### Information shown:
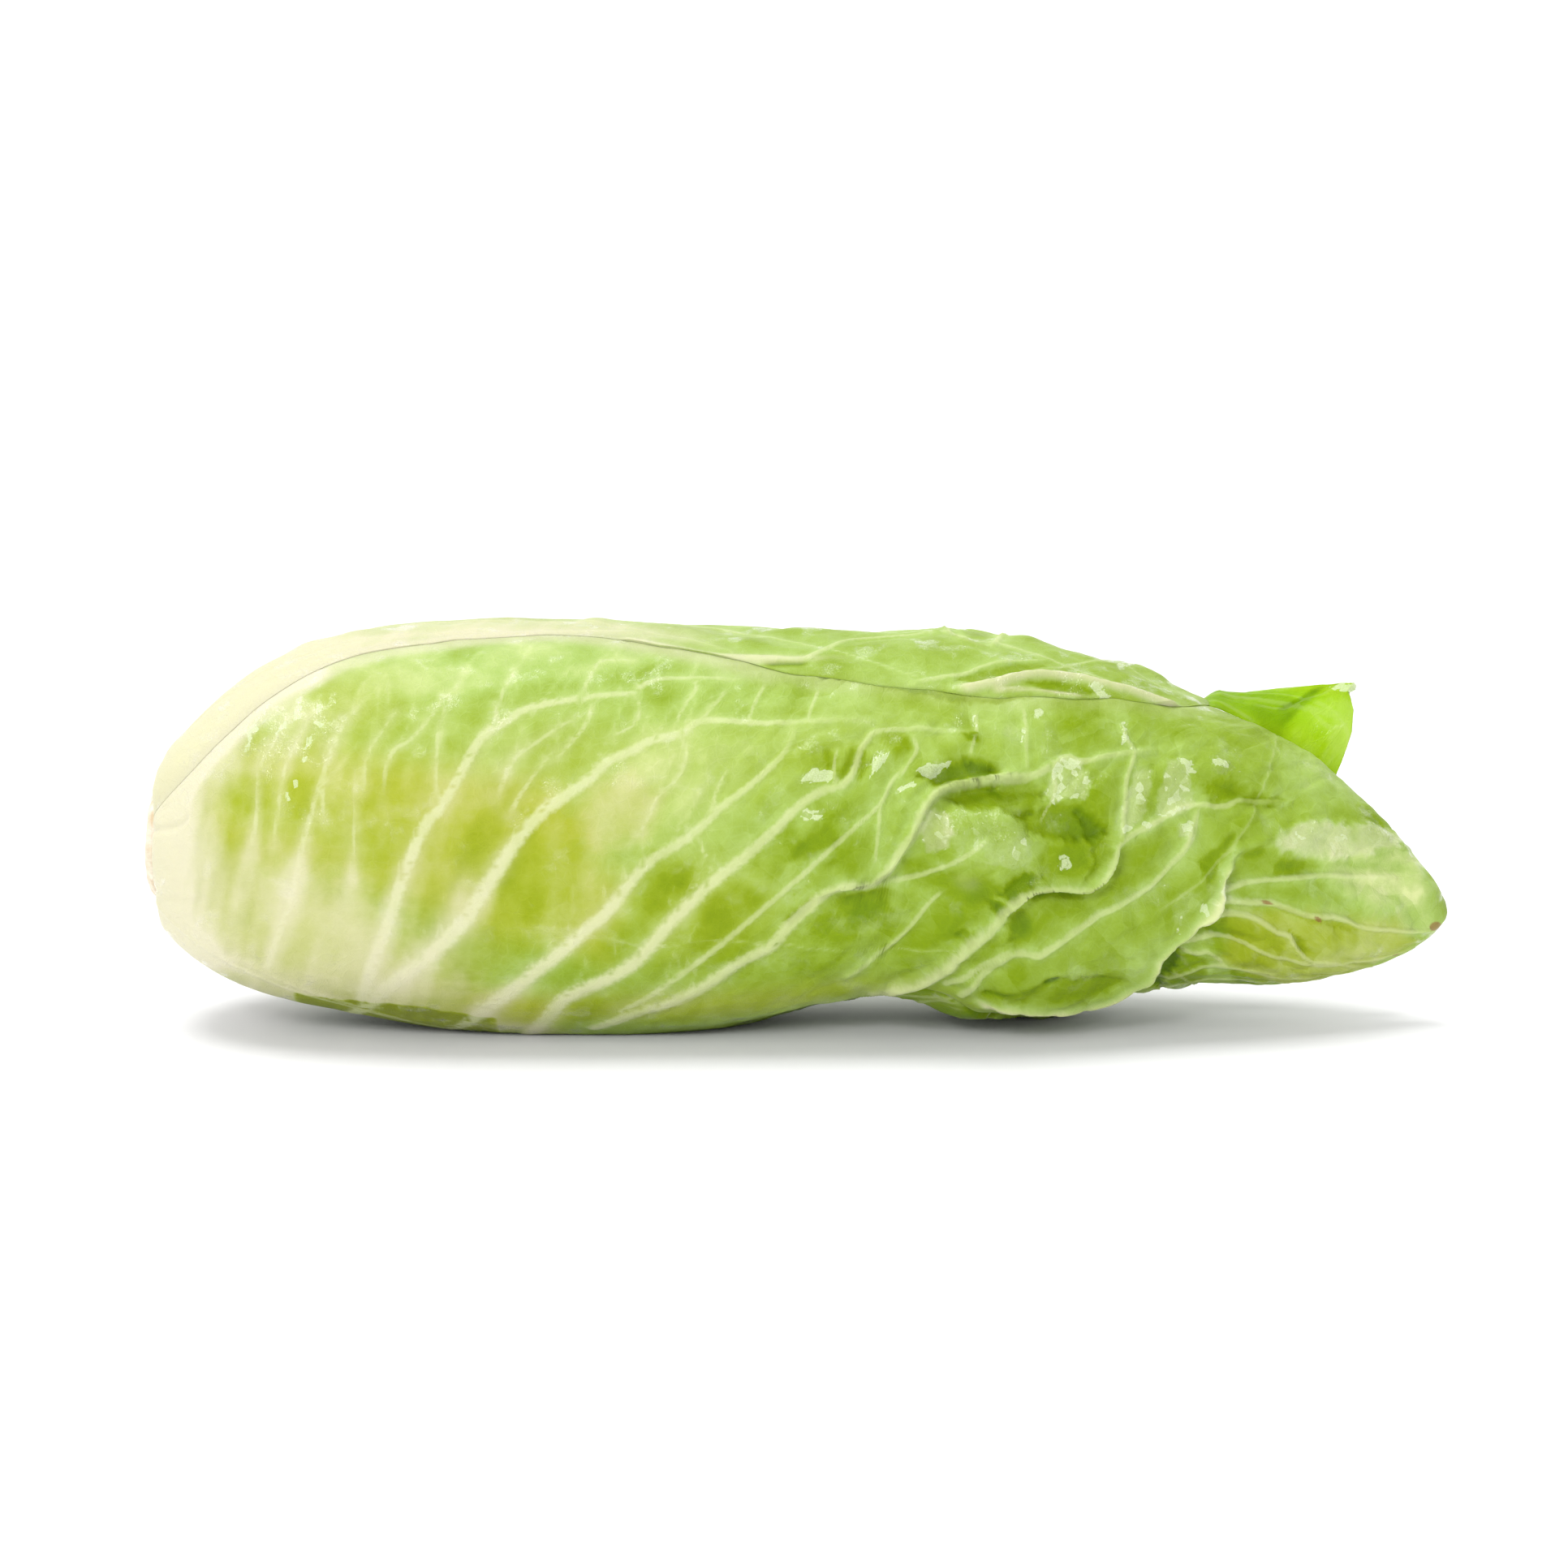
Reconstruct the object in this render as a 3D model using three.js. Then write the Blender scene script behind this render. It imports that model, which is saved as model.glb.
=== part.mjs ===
// A cut head of sugarloaf chicory, lying on its side.
//
// The head is a rosette: a short stem that was cut through at the root, and leaves that clasp it in a
// spiral, each one closed round the next. Every leaf is its own solid. The leaves are laid from the
// outermost inwards: each one keeps a small gap under the leaves that already lie over it, and comes
// out to the head's surface where nothing covers it.
//
// Frame: millimetres, +Z up, the head along X with the cut stem towards -X, resting on Z = 0.
// Angles run round the head: 0 faces -Y, 90 is up, 180 faces +Y and 270 is down.
import * as THREE from "three";

// ---------------------------------------------------------------- driving dimensions (mm, degrees)

// The head's outline, from the stem to the tip: [x, underside z, top z, half its depth along Y].
// Where the underside is below zero the head settles flat under its own weight.
const OUTLINE = [
  [-156.0, 29.5, 58.5, 14.5],
  [-157.0, 24.5, 63.5, 19.5],
  [-153.5, 19.8, 69.8, 25.0],
  [-146.5, 14.6, 77.4, 31.4],
  [-137.0, 9.8, 85.5, 37.8],
  [-125.0, 6.0, 92.0, 43.0],
  [-108.0, 2.6, 96.6, 46.8],
  [-88.0, -1.0, 98.8, 48.6],
  [-66.0, -3.0, 99.4, 49.0],
  [-42.0, -3.0, 99.2, 48.6],
  [-18.0, -0.8, 98.0, 47.6],
  [4.0, 3.4, 96.8, 46.4],
  [24.0, 4.4, 96.6, 45.2],
  [43.0, -2.0, 96.8, 44.0],
  [60.0, -2.0, 94.4, 41.6],
  [76.0, 3.5, 89.5, 38.0],
  [90.0, 7.5, 83.5, 33.6],
  [103.0, 9.4, 78.0, 29.6],
  [114.0, 9.2, 73.0, 26.0],
  [125.0, 10.0, 67.0, 21.8],
  [135.0, 11.8, 58.5, 17.4],
  [144.0, 14.4, 50.0, 13.0],
  [152.0, 18.0, 41.2, 8.6],
  [157.0, 21.5, 35.5, 5.4],
  [160.0, 25.0, 30.0, 2.0],
];
const TIP = OUTLINE.length - 1; // the last station; a place along the head is a station number
const SECTION_POWER = 2.15; // 2 is a plain ellipse, more is a little squarer
const AXIS_START = -118; // the leaves close on this line inside the head
const AXIS_END = 128;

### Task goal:
Return exactly the leading lines of the listing, stopping after the line in which "dimensions (mm, degrees)" occurs.

### Answer to the task:
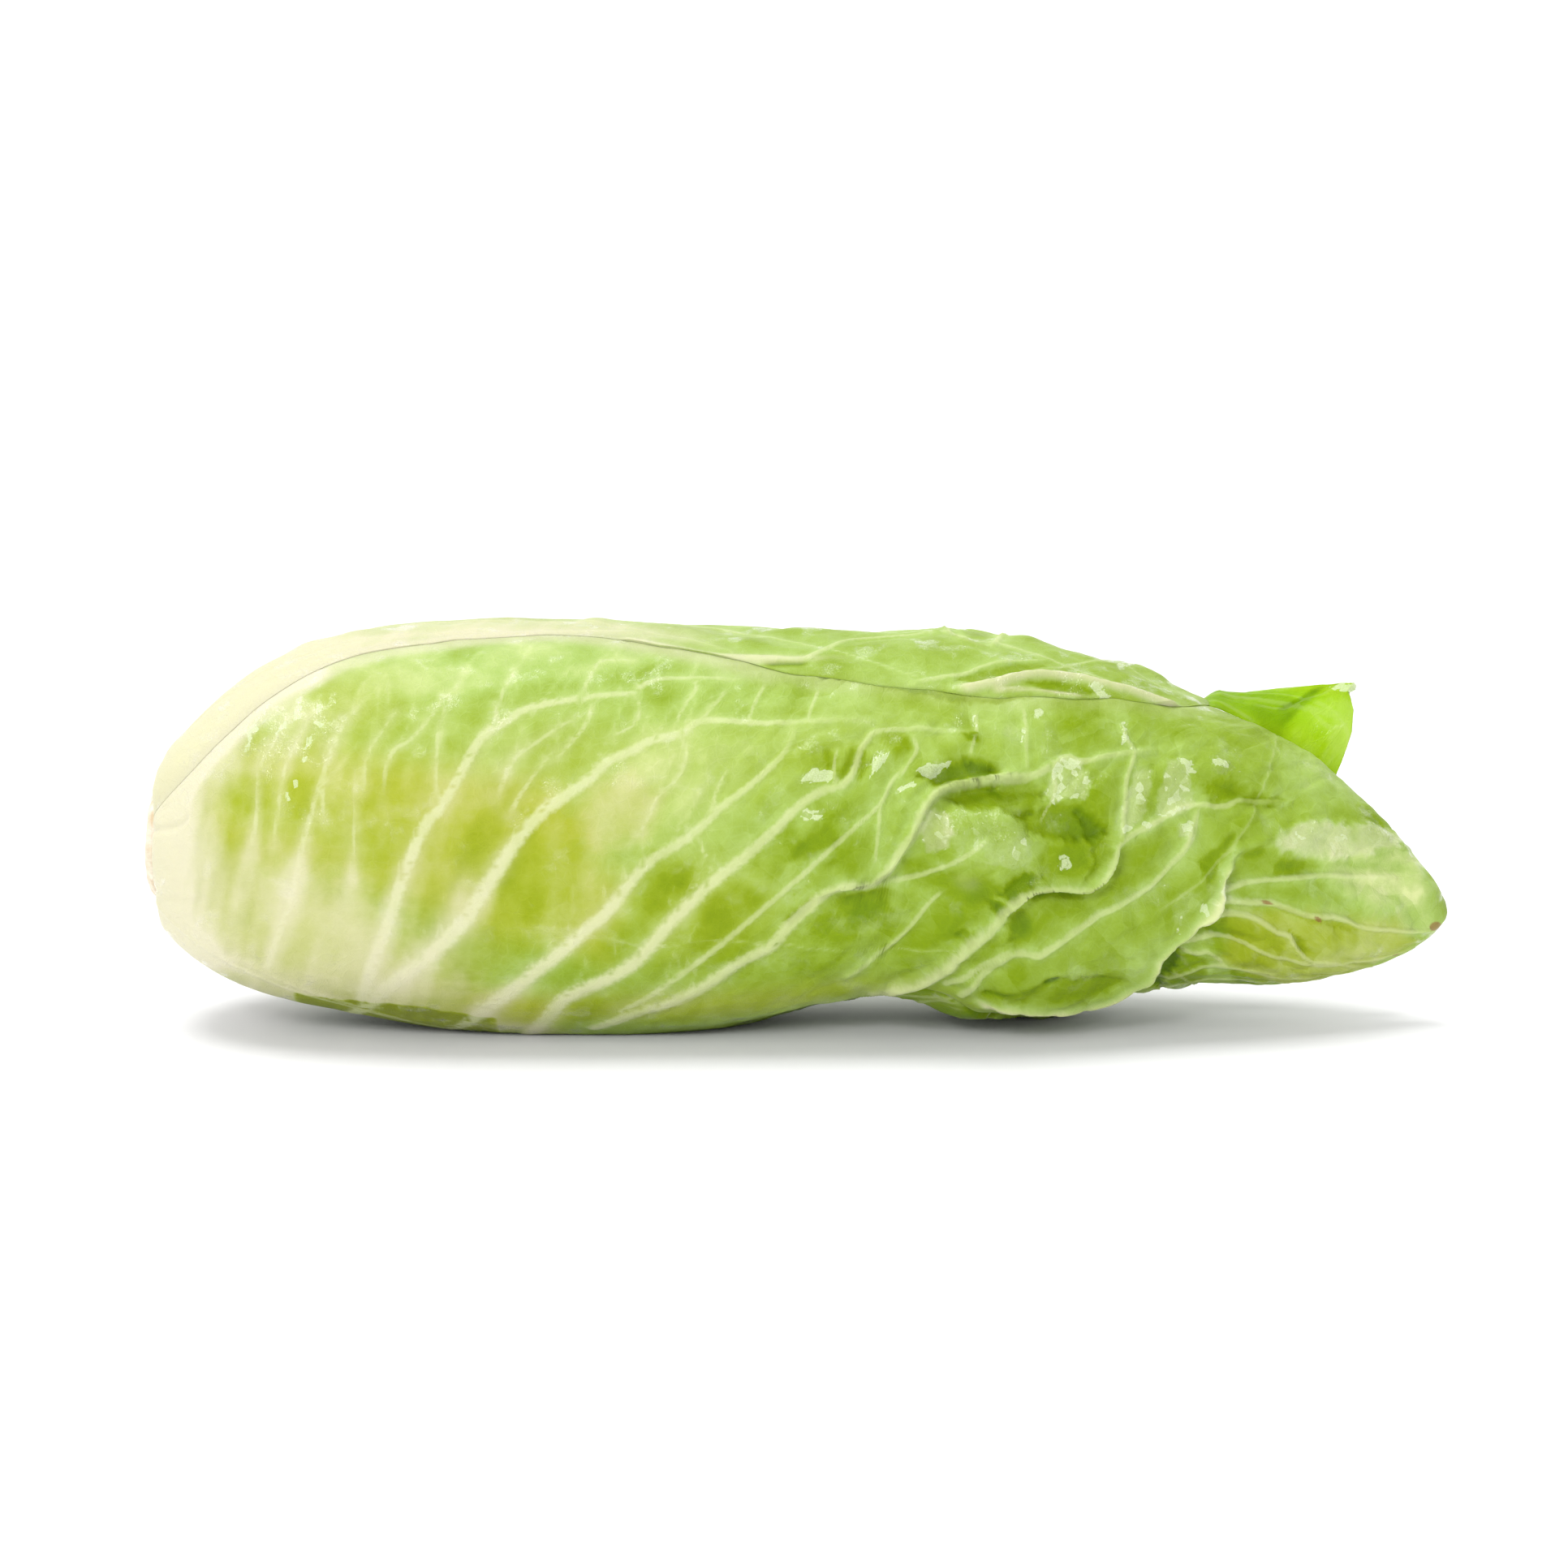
Reconstruct the object in this render as a 3D model using three.js. Then write the Blender scene script behind this render. It imports that model, which is saved as model.glb.
=== part.mjs ===
// A cut head of sugarloaf chicory, lying on its side.
//
// The head is a rosette: a short stem that was cut through at the root, and leaves that clasp it in a
// spiral, each one closed round the next. Every leaf is its own solid. The leaves are laid from the
// outermost inwards: each one keeps a small gap under the leaves that already lie over it, and comes
// out to the head's surface where nothing covers it.
//
// Frame: millimetres, +Z up, the head along X with the cut stem towards -X, resting on Z = 0.
// Angles run round the head: 0 faces -Y, 90 is up, 180 faces +Y and 270 is down.
import * as THREE from "three";

// ---------------------------------------------------------------- driving dimensions (mm, degrees)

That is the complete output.